Nigerian Prisons Service (NPS) Spokesman, Francis Enobore, said he was not familiar with the Yusuf case.
He argued that it was impossible for the prison service to, on its own, scout for individuals to be imprisoned. He noted that it was the duty of the prosecuting agency, with arresting powers, to ensure that a person against whom it secured conviction and sentence is delivered to the prison authorities, accompanied with the decision of the court, for the purpose of serving the sentence.
He added that in the case of the EFCC, there ought to be no excuses because the commission carries out arrests and has the power to ensure that a convict is delivered to the prison authorities to serve his/her jail term.
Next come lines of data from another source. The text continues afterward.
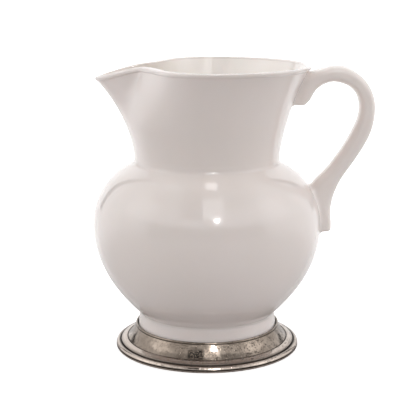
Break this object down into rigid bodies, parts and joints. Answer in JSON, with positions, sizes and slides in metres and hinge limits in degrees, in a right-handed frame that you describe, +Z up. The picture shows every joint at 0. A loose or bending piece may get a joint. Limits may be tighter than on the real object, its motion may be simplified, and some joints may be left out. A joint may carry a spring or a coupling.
{
  "type": "water jug",
  "caption": "Round-bellied white glazed jug with a flared neck, pinched pouring beak, looped strap handle and a turned pewter foot ring.",
  "frame": {"origin": "on the table, on the axis of the jug's round belly and foot ring", "axes": "+Z up, -X towards the pouring beak, +X towards the handle; the XZ plane is the plane of symmetry"},
  "size_m": [0.2087, 0.1698, 0.2125],
  "materials": {
    "white_glaze": "glossy warm white glaze",
    "handle_glaze": "glossy warm white glaze",
    "slip": "fired clay slip under the same glaze",
    "pewter": "dull grey, finely pitted, turned and lightly scratched",
    "adhesive": "dark, matt"
  },
  "bodies": {
    "root": {"jug_body": "white_glaze", "handle": "handle_glaze", "upper_handle_slip": "slip", "lower_handle_slip": "slip", "pewter_foot": "pewter", "foot_adhesive": "adhesive"}
  },
  "joints": []
}
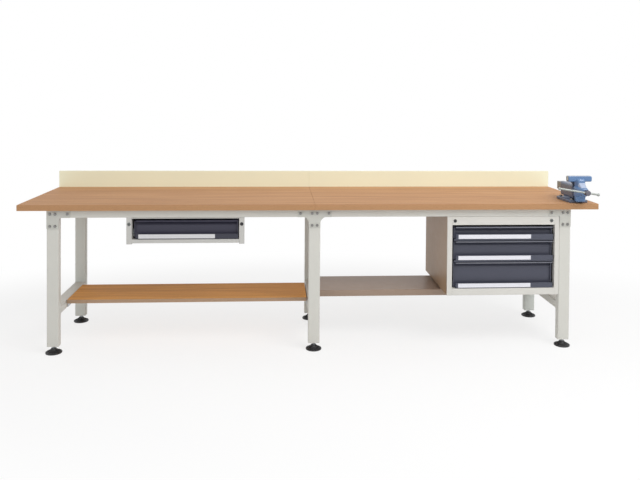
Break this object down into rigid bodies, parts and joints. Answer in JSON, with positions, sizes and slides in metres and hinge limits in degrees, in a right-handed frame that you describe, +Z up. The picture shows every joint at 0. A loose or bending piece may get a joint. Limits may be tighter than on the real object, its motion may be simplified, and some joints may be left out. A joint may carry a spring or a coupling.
{
  "type": "wooden-top workbench",
  "caption": "Long two-bay workbench: wooden top, low backboard, steel leg frames on screw feet, hanging drawer, drawer cabinet, two low shelves and a bench vise.",
  "frame": {"origin": "on the floor, under the middle of the whole bench's outer box", "axes": "+X along the bench to the right as seen from its front, +Y from the front to the back, +Z up"},
  "size_m": [3, 0.785, 0.91],
  "materials": {
    "beech_worktop": "oiled",
    "cream_backboard": "satin laminate",
    "grey_paint": "satin powder coat",
    "galvanised_plate": "satin",
    "dark_zinc_bolts": "zinc",
    "plywood_shelf": "oiled",
    "zinc_steel": "zinc",
    "steel_shelf": "satin",
    "light_unit_paint": "satin powder coat",
    "blue_grey_drawer_paint": "satin powder coat",
    "dark_handle_paint": "satin coated",
    "white_label": "matt",
    "lock_chrome": "polished",
    "lock_steel": "brushed",
    "black_plastic": "matt",
    "grey_casting": "grey paint",
    "blue_casting": "blue paint",
    "bright_steel": "machined"
  },
  "bodies": {
    "bench": {"worktop_left": "beech_worktop", "worktop_right": "beech_worktop", "backboard_left": "cream_backboard", "backboard_right": "cream_backboard", "frame_left": "grey_paint", "frame_middle": "grey_paint", "frame_right": "grey_paint", "front_rails": "grey_paint", "rear_rails": "grey_paint", "head_plates": "galvanised_plate", "frame_bolts": "dark_zinc_bolts", "wood_screws": "dark_zinc_bolts", "wood_shelf": "plywood_shelf", "shelf_angles": "zinc_steel", "steel_shelf": "steel_shelf", "drawer_housing": "light_unit_paint", "cabinet_body": "light_unit_paint", "hanging_strips": "zinc_steel", "runner_carriers": "zinc_steel", "runner_channels": "zinc_steel", "lock_sleeves": "lock_chrome", "blank_plugs": "black_plastic", "vise_base": "grey_casting", "vise_body": "grey_casting", "vise_fixed_plate": "bright_steel", "vise_bolts": "dark_zinc_bolts"},
    "drawer_single_body": {"drawer_single": "blue_grey_drawer_paint", "handle_single": "dark_handle_paint", "label_single": "white_label"},
    "runners_single_body": {"runners_single": "zinc_steel"},
    "drawer_top_body": {"drawer_top": "blue_grey_drawer_paint", "handle_top": "dark_handle_paint", "label_top": "white_label"},
    "runners_top_body": {"runners_top": "zinc_steel"},
    "drawer_middle_body": {"drawer_middle": "blue_grey_drawer_paint", "handle_middle": "dark_handle_paint", "label_middle": "white_label"},
    "runners_middle_body": {"runners_middle": "zinc_steel"},
    "drawer_bottom_body": {"drawer_bottom": "blue_grey_drawer_paint", "handle_bottom": "dark_handle_paint", "label_bottom": "white_label"},
    "runners_bottom_body": {"runners_bottom": "zinc_steel"},
    "lock_single": {"lock_barrel_single": "lock_steel"},
    "lock_cabinet": {"lock_barrel_cabinet": "lock_steel"},
    "foot_1": {"foot_pad_1": "black_plastic", "foot_stem_1": "zinc_steel"},
    "foot_2": {"foot_pad_2": "black_plastic", "foot_stem_2": "zinc_steel"},
    "foot_3": {"foot_pad_3": "black_plastic", "foot_stem_3": "zinc_steel"},
    "foot_4": {"foot_pad_4": "black_plastic", "foot_stem_4": "zinc_steel"},
    "foot_5": {"foot_pad_5": "black_plastic", "foot_stem_5": "zinc_steel"},
    "foot_6": {"foot_pad_6": "black_plastic", "foot_stem_6": "zinc_steel"},
    "vise_jaw_body": {"vise_jaw": "blue_casting", "vise_jaw_plate": "bright_steel"},
    "vise_screw_body": {"vise_screw": "bright_steel"},
    "vise_bar_body": {"vise_bar": "bright_steel"}
  },
  "joints": [
    {"name": "drawer_single_slide", "type": "slide", "parent": "bench", "child": "drawer_single_body", "axis": [0, -1, 0], "range_m": [0, 0.42]},
    {"name": "runners_single_slide", "type": "slide", "parent": "bench", "child": "runners_single_body", "axis": [0, -1, 0], "range_m": [0, 0.21]},
    {"name": "drawer_top_slide", "type": "slide", "parent": "bench", "child": "drawer_top_body", "axis": [0, -1, 0], "range_m": [0, 0.44]},
    {"name": "runners_top_slide", "type": "slide", "parent": "bench", "child": "runners_top_body", "axis": [0, -1, 0], "range_m": [0, 0.22]},
    {"name": "drawer_middle_slide", "type": "slide", "parent": "bench", "child": "drawer_middle_body", "axis": [0, -1, 0], "range_m": [0, 0.44]},
    {"name": "runners_middle_slide", "type": "slide", "parent": "bench", "child": "runners_middle_body", "axis": [0, -1, 0], "range_m": [0, 0.22]},
    {"name": "drawer_bottom_slide", "type": "slide", "parent": "bench", "child": "drawer_bottom_body", "axis": [0, -1, 0], "range_m": [0, 0.44]},
    {"name": "runners_bottom_slide", "type": "slide", "parent": "bench", "child": "runners_bottom_body", "axis": [0, -1, 0], "range_m": [0, 0.22]},
    {"name": "lock_single_turn", "type": "hinge", "parent": "bench", "child": "lock_single", "pos_m": [-0.9495, -0.2795, 0.662], "axis": [0, 1, 0], "range_deg": [0, 90]},
    {"name": "lock_cabinet_turn", "type": "hinge", "parent": "bench", "child": "lock_cabinet", "pos_m": [1.258, -0.2795, 0.6732], "axis": [0, 1, 0], "range_deg": [0, 90]},
    {"name": "foot_1_height", "type": "slide", "parent": "bench", "child": "foot_1", "axis": [0, 0, -1], "range_m": [0, 0.025]},
    {"name": "foot_2_height", "type": "slide", "parent": "bench", "child": "foot_2", "axis": [0, 0, -1], "range_m": [0, 0.025]},
    {"name": "foot_3_height", "type": "slide", "parent": "bench", "child": "foot_3", "axis": [0, 0, -1], "range_m": [0, 0.025]},
    {"name": "foot_4_height", "type": "slide", "parent": "bench", "child": "foot_4", "axis": [0, 0, -1], "range_m": [0, 0.025]},
    {"name": "foot_5_height", "type": "slide", "parent": "bench", "child": "foot_5", "axis": [0, 0, -1], "range_m": [0, 0.025]},
    {"name": "foot_6_height", "type": "slide", "parent": "bench", "child": "foot_6", "axis": [0, 0, -1], "range_m": [0, 0.025]},
    {"name": "vise_jaw_slide", "type": "slide", "parent": "bench", "child": "vise_jaw_body", "axis": [0, -1, 0], "range_m": [0, 0.1]},
    {"name": "vise_screw_turn", "type": "hinge", "parent": "vise_jaw_body", "child": "vise_screw_body", "pos_m": [1.405, -0.3775, 0.833], "axis": [0, -1, 0], "range_deg": [0, 5940]},
    {"name": "vise_bar_slide", "type": "slide", "parent": "vise_screw_body", "child": "vise_bar_body", "axis": [0.9877, 0, -0.1564], "range_m": [-0.04, 0.13]}
  ],
  "couplings": [
    {"joint": "runners_single_slide", "follows": "drawer_single_slide", "ratio": 0.5},
    {"joint": "runners_top_slide", "follows": "drawer_top_slide", "ratio": 0.5},
    {"joint": "runners_middle_slide", "follows": "drawer_middle_slide", "ratio": 0.5},
    {"joint": "runners_bottom_slide", "follows": "drawer_bottom_slide", "ratio": 0.5},
    {"joint": "vise_jaw_slide", "follows": "vise_screw_turn", "m_per_rad": 0.00095493}
  ]
}
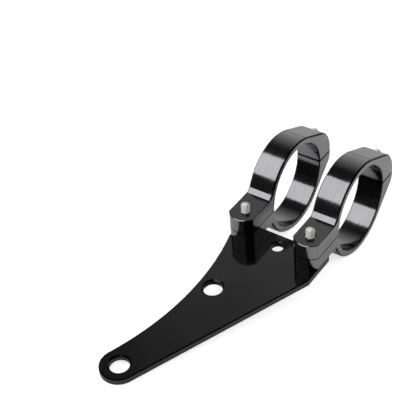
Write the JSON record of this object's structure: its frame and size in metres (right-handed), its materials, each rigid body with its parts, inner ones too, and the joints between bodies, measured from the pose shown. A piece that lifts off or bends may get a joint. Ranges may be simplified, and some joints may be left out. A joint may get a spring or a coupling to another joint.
{
  "type": "headlight mounting bracket",
  "caption": "Flat tapered arm plate held on a fork tube by split ring clamps, with chamfered bolt holes for a headlight's side mount.",
  "frame": {"origin": "centre of the outer clamp's bore, on the plane where the clamp's two halves meet", "axes": "+X along the fork tube from the inner clamp towards the outer one, +Y from the arm's tip towards the fork tube, +Z off the plate's face that carries the clamps"},
  "size_m": [0.061, 0.2004, 0.057],
  "materials": {
    "black_anodised": "gloss black anodised, machined",
    "plated_steel": "bright plated"
  },
  "bodies": {
    "root": {"arm_plate": "black_anodised", "outer_base": "black_anodised", "outer_cap": "black_anodised", "inner_base": "black_anodised", "inner_cap": "black_anodised", "ear_screws": "plated_steel", "lug_screws": "plated_steel"}
  },
  "joints": []
}
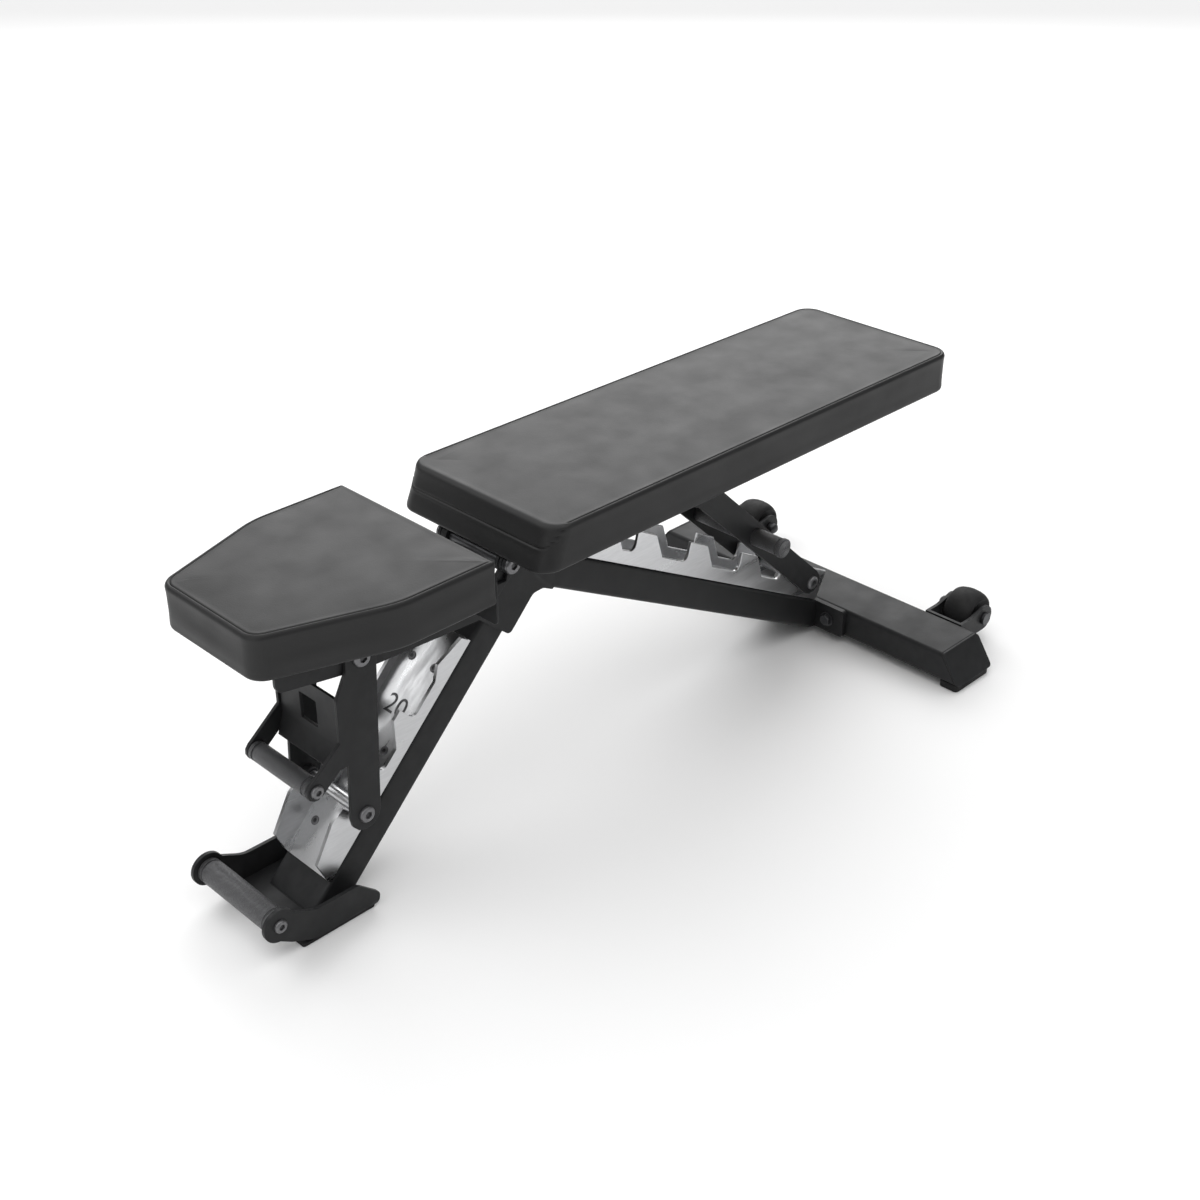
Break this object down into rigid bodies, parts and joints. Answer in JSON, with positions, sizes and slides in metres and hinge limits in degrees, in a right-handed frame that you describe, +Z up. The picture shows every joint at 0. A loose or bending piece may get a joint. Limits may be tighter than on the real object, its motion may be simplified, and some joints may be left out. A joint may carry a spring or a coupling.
{
  "type": "adjustable weight bench",
  "caption": "Padded exercise bench whose seat and back tilt on one cross pin, each propped by a swinging strut in a toothed steel channel; cross foot with rollers behind.",
  "frame": {"origin": "centre of the bounding box in plan, on the floor", "axes": "+X to the head end, +Y to the left, +Z up"},
  "size_m": [1.239, 0.61, 0.445],
  "materials": {
    "frame_paint": "matt dark grey powder coat",
    "plate_paint": "matt dark grey powder coat",
    "stainless": "brushed, long grain",
    "dark_steel": "blackened, knurled on the hand grips",
    "vinyl": "fine-grained black upholstery",
    "rubber": "matt",
    "wood": "plywood board"
  },
  "bodies": {
    "base": {"front_side_plate_left": "plate_paint", "front_side_plate_right": "plate_paint", "front_handle_bolt_left": "dark_steel", "front_handle_bolt_right": "dark_steel", "front_foot_base": "plate_paint", "front_rubber_pad": "rubber", "front_handle": "dark_steel", "post": "frame_paint", "beam": "frame_paint", "flange_bolt_left": "dark_steel", "flange_bolt_right": "dark_steel", "hub_plate_left": "plate_paint", "hub_plate_right": "plate_paint", "main_pin": "dark_steel", "rear_foot": "frame_paint", "rear_foot_cap_left": "rubber", "rear_foot_cap_right": "rubber", "rear_rubber_foot_left": "rubber", "rear_rubber_foot_right": "rubber", "wheel_bracket_left": "plate_paint", "wheel_bracket_right": "plate_paint", "wheel_axle_left": "dark_steel", "wheel_axle_right": "dark_steel", "seat_ladder": "stainless", "back_ladder": "stainless"},
    "wheel_left_body": {"wheel_left": "rubber"},
    "wheel_right_body": {"wheel_right": "rubber"},
    "seat": {"seat_side_plate_left": "plate_paint", "seat_side_plate_right": "plate_paint", "seat_cross_plate": "plate_paint", "seat_link_pin": "dark_steel", "seat_board": "wood", "seat_pad": "vinyl", "seat_rear_plate": "plate_paint"},
    "seat_strut": {"seat_support_left": "plate_paint", "seat_support_right": "plate_paint", "seat_rod_bush_left": "dark_steel", "seat_rod_bush_right": "dark_steel", "seat_rod_bolt_left": "dark_steel", "seat_rod_bolt_right": "dark_steel", "seat_handle_bolt_left": "dark_steel", "seat_handle_bolt_right": "dark_steel", "seat_support_web": "plate_paint", "seat_rod": "stainless", "seat_handle": "dark_steel"},
    "back": {"back_rail_left": "plate_paint", "back_rail_right": "plate_paint", "back_cross_plate": "plate_paint", "back_arm_pin": "dark_steel", "back_board": "wood", "back_pad": "vinyl"},
    "back_strut": {"back_arm_left": "plate_paint", "back_arm_right": "plate_paint", "back_rod_bush_left": "dark_steel", "back_rod_bush_right": "dark_steel", "back_rod_bolt_left": "dark_steel", "back_rod_bolt_right": "dark_steel", "back_rod": "stainless", "back_handle": "dark_steel"}
  },
  "joints": [
    {"name": "seat_tilt", "type": "hinge", "parent": "base", "child": "seat", "pos_m": [-0.2125, 0, 0.374], "axis": [0, 1, 0], "range_deg": [0, 20]},
    {"name": "seat_strut_swing", "type": "hinge", "parent": "seat", "child": "seat_strut", "pos_m": [-0.4435, 0, 0.345], "axis": [0, 1, 0], "range_deg": [-44.6, 0]},
    {"name": "back_tilt", "type": "hinge", "parent": "base", "child": "back", "pos_m": [-0.2125, 0, 0.374], "axis": [0, -1, 0], "range_deg": [0, 85]},
    {"name": "back_strut_swing", "type": "hinge", "parent": "back", "child": "back_strut", "pos_m": [0.1355, 0, 0.349], "axis": [0, -1, 0], "range_deg": [-122.1, 0]},
    {"name": "wheel_left_spin", "type": "hinge", "parent": "base", "child": "wheel_left_body", "pos_m": [0.5835, 0.2125, 0.043], "axis": [0, 1, 0], "continuous": true},
    {"name": "wheel_right_spin", "type": "hinge", "parent": "base", "child": "wheel_right_body", "pos_m": [0.5835, -0.2125, 0.043], "axis": [0, 1, 0], "continuous": true}
  ],
  "couplings": [
    {"joint": "seat_strut_swing", "follows": "seat_tilt", "ratio": -2.2225},
    {"joint": "back_strut_swing", "follows": "back_tilt", "ratio": -1.4352}
  ]
}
It is against this background that a human rights lawyer, Femi Falana SAN, recently accused those he described as “corrupt politicians and rich businessmen and their lawyers of hijacking the criminal justice system and working together to frustrate the effective prosecution of corruption cases pending in several courts. Falana said this in a paper presented at the 2019 Law Week of the Epe Branch of the Nigerian Bar Association, Epe, Lagos.
In the paper titled: ‘The Danger of Unequal Criminal Justice System in Nigeria,’ the senior lawyer urged progressive lawyers to team up with other patriotic forces to ensure that all defendants are treated equally under the criminal justice system. He said apart from two former governors, namely: Messrs Joshua Dariye and Jolly Nyame, the list of convicted persons is made of lowly placed individuals in the society. He contended that owing to abuse of court process, rich defendants have continued to frustrate their prosecution with the connivance of some senior lawyers.